Source data:
○ ○ ○ ○ ○ ○ ○
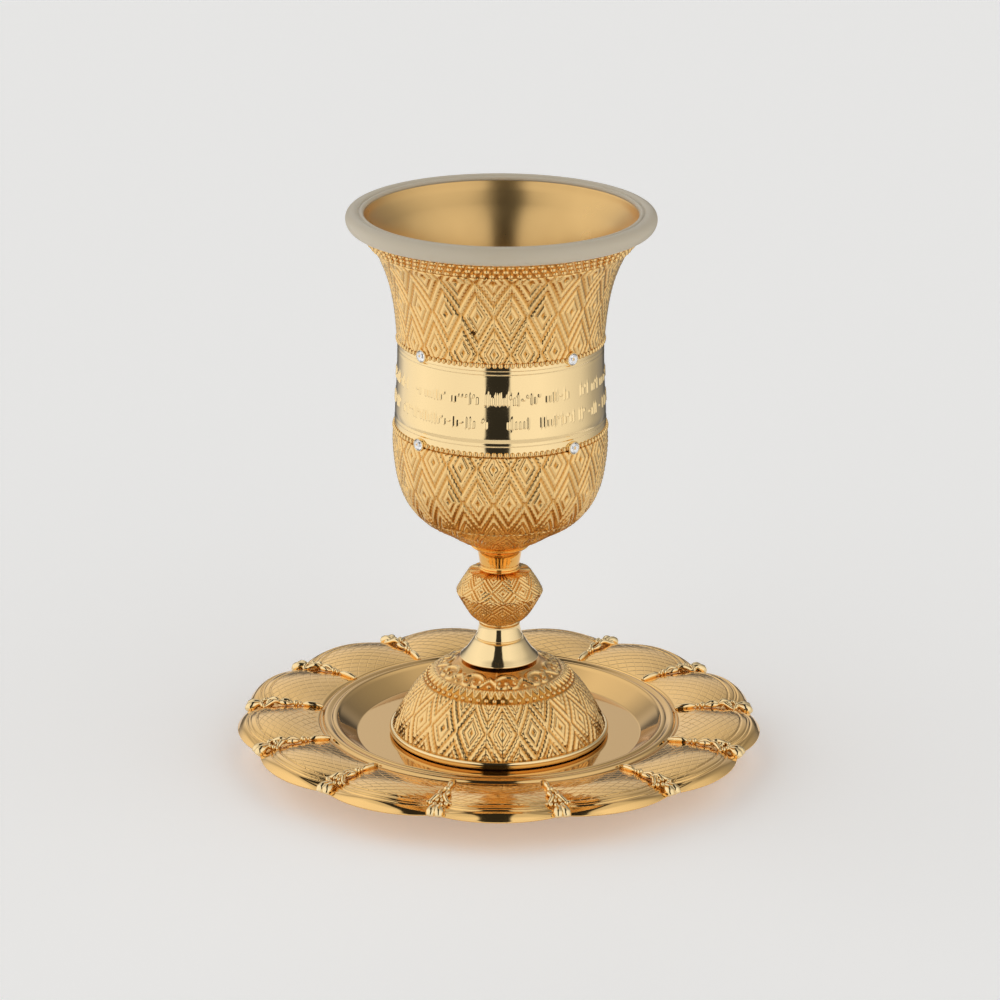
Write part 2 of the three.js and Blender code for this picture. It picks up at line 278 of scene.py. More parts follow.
# %% Embossed gold plate
def embossed_gold_plate():
    finish, shader = new_finish("embossed gold plate with painted groove shade", "#F2CA88", 0.2)
    tree = finish.node_tree
    mottled(finish, shader, 0.15, 0.26, 2.0)
    relief = add_node(tree, "Attribute", {"attribute_name": "raised"})
    # Painted shade: the ramp browns the colour where the relief number is low, in the grooves; at 0 it
    # gives the dark of the chip
    groove_shade_and_chip = add_node(tree, "ValToRGB", links={"Fac": relief.outputs["Fac"]})
    groove_shade_and_chip.color_ramp.elements[0].color = linear("#4B3013")
    groove_shade_and_chip.color_ramp.elements[1].color = linear("#F2CA88")
    groove_shade_and_chip.color_ramp.elements.new(0.07).color = linear("#D2923E")
    groove_shade_and_chip.color_ramp.elements.new(0.55).color = linear("#F2CA88")
    tree.links.new(groove_shade_and_chip.outputs["Color"], shader.inputs["Base Color"])
    place = add_node(tree, "TexCoord")
    # Casting grain, a third of a millimetre across
    grain = add_node(tree, "TexNoise", {}, {"Scale": 1000.0 / 0.35, "Detail": 2.0},
                     {"Vector": place.outputs["Object"]})
    bump = add_node(tree, "Bump", {}, {"Strength": 0.25, "Distance": 0.00004}, {"Height": grain})
    tree.links.new(bump.outputs["Normal"], shader.inputs["Normal"])
    return finish


embossed = embossed_gold_plate()

# %% [markdown]
# ## The saucer
#
# The real saucer is pressed from sheet brass and its ornament is cast in. Each petal is a
# shallow cushion that turns down at the rim, and its top is cut with the crossing curved lines
# of a rose engine, a lathe that rocks the work as it turns. The lines are a tenth of a
# millimetre deep, so they are left to the finish, and the cushion itself is mesh.

# %% Sizes of the saucer, in millimetres
PETALS = 13
HALF_PETAL = 180 / PETALS
SAUCER_RADIUS = 67.5
SCALLOP_DEPTH = 2.9
PETAL_START = 46.0
PETAL_CROWN = 1.7
SHEET = 1.4
WELL_FLOOR = 6.05
WELL_RADIUS = 36.7
FOOT_RING = (33.0, 36.0)
# Fine grooves inside the rim: distance from it along the surface, depth and half width
RIM_GROOVES = ((3.3, 0.32, 0.22), (4.1, 0.18, 0.2), (5.9, 0.22, 0.22))
GROOVE_SWING = 2.6

petal_line = smooth_line([
    (0, 9.7), (4, 10.7), (10.5, 11.6), (16, 11.3), (19, 10.6), (20.4, 9.9), (21.5, 8.6),
])


def across_petal(turn):
    """0 in a petal's middle and 1 at a rib."""
    return np.abs((turn + HALF_PETAL) % (2 * HALF_PETAL) - HALF_PETAL) / HALF_PETAL


def rim_radius(across):
    """The scalloped rim."""
    return SAUCER_RADIUS - SCALLOP_DEPTH * across**2.1


def petal_point(along, turn):
    """Radius and height of the petals' upper side. along is 0 at the well's ring, 1 at the rim."""
    across = across_petal(turn)
    reach = along * petal_line["length"][-1]
    radius = np.interp(reach, petal_line["length"], petal_line["radius"])
    height = np.interp(reach, petal_line["length"], petal_line["height"])
    stretch = (rim_radius(across) - PETAL_START) / (SAUCER_RADIUS - PETAL_START)
    valley = PETAL_CROWN * across**2 * np.minimum(1, radius / 10)
    height = height - valley * np.clip((1 - along) / 0.12, 0, 1)
    # The grooves swing inwards beside the ribs
    from_rim = (1 - along) * petal_line["length"][-1]
    for middle, depth, width in RIM_GROOVES:
        away = from_rim - middle - GROOVE_SWING * across**4
        height = height - depth * np.exp(-((away / width) ** 2))
    return PETAL_START + radius * stretch, height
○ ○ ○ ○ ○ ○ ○
What needs to be done:
Print the whole listing exactly as it is.

Exercise output:
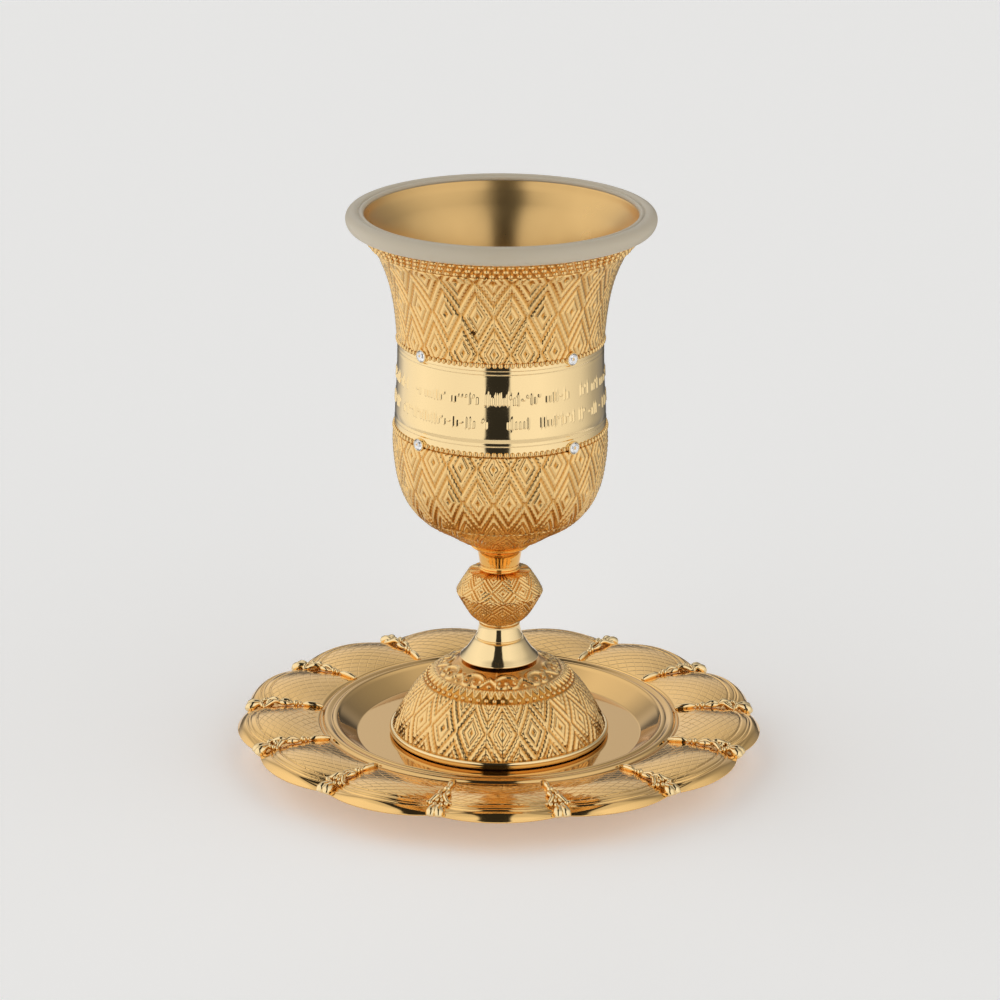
Write part 2 of the three.js and Blender code for this picture. It picks up at line 278 of scene.py. More parts follow.
# %% Embossed gold plate
def embossed_gold_plate():
    finish, shader = new_finish("embossed gold plate with painted groove shade", "#F2CA88", 0.2)
    tree = finish.node_tree
    mottled(finish, shader, 0.15, 0.26, 2.0)
    relief = add_node(tree, "Attribute", {"attribute_name": "raised"})
    # Painted shade: the ramp browns the colour where the relief number is low, in the grooves; at 0 it
    # gives the dark of the chip
    groove_shade_and_chip = add_node(tree, "ValToRGB", links={"Fac": relief.outputs["Fac"]})
    groove_shade_and_chip.color_ramp.elements[0].color = linear("#4B3013")
    groove_shade_and_chip.color_ramp.elements[1].color = linear("#F2CA88")
    groove_shade_and_chip.color_ramp.elements.new(0.07).color = linear("#D2923E")
    groove_shade_and_chip.color_ramp.elements.new(0.55).color = linear("#F2CA88")
    tree.links.new(groove_shade_and_chip.outputs["Color"], shader.inputs["Base Color"])
    place = add_node(tree, "TexCoord")
    # Casting grain, a third of a millimetre across
    grain = add_node(tree, "TexNoise", {}, {"Scale": 1000.0 / 0.35, "Detail": 2.0},
                     {"Vector": place.outputs["Object"]})
    bump = add_node(tree, "Bump", {}, {"Strength": 0.25, "Distance": 0.00004}, {"Height": grain})
    tree.links.new(bump.outputs["Normal"], shader.inputs["Normal"])
    return finish


embossed = embossed_gold_plate()

# %% [markdown]
# ## The saucer
#
# The real saucer is pressed from sheet brass and its ornament is cast in. Each petal is a
# shallow cushion that turns down at the rim, and its top is cut with the crossing curved lines
# of a rose engine, a lathe that rocks the work as it turns. The lines are a tenth of a
# millimetre deep, so they are left to the finish, and the cushion itself is mesh.

# %% Sizes of the saucer, in millimetres
PETALS = 13
HALF_PETAL = 180 / PETALS
SAUCER_RADIUS = 67.5
SCALLOP_DEPTH = 2.9
PETAL_START = 46.0
PETAL_CROWN = 1.7
SHEET = 1.4
WELL_FLOOR = 6.05
WELL_RADIUS = 36.7
FOOT_RING = (33.0, 36.0)
# Fine grooves inside the rim: distance from it along the surface, depth and half width
RIM_GROOVES = ((3.3, 0.32, 0.22), (4.1, 0.18, 0.2), (5.9, 0.22, 0.22))
GROOVE_SWING = 2.6

petal_line = smooth_line([
    (0, 9.7), (4, 10.7), (10.5, 11.6), (16, 11.3), (19, 10.6), (20.4, 9.9), (21.5, 8.6),
])


def across_petal(turn):
    """0 in a petal's middle and 1 at a rib."""
    return np.abs((turn + HALF_PETAL) % (2 * HALF_PETAL) - HALF_PETAL) / HALF_PETAL


def rim_radius(across):
    """The scalloped rim."""
    return SAUCER_RADIUS - SCALLOP_DEPTH * across**2.1


def petal_point(along, turn):
    """Radius and height of the petals' upper side. along is 0 at the well's ring, 1 at the rim."""
    across = across_petal(turn)
    reach = along * petal_line["length"][-1]
    radius = np.interp(reach, petal_line["length"], petal_line["radius"])
    height = np.interp(reach, petal_line["length"], petal_line["height"])
    stretch = (rim_radius(across) - PETAL_START) / (SAUCER_RADIUS - PETAL_START)
    valley = PETAL_CROWN * across**2 * np.minimum(1, radius / 10)
    height = height - valley * np.clip((1 - along) / 0.12, 0, 1)
    # The grooves swing inwards beside the ribs
    from_rim = (1 - along) * petal_line["length"][-1]
    for middle, depth, width in RIM_GROOVES:
        away = from_rim - middle - GROOVE_SWING * across**4
        height = height - depth * np.exp(-((away / width) ** 2))
    return PETAL_START + radius * stretch, height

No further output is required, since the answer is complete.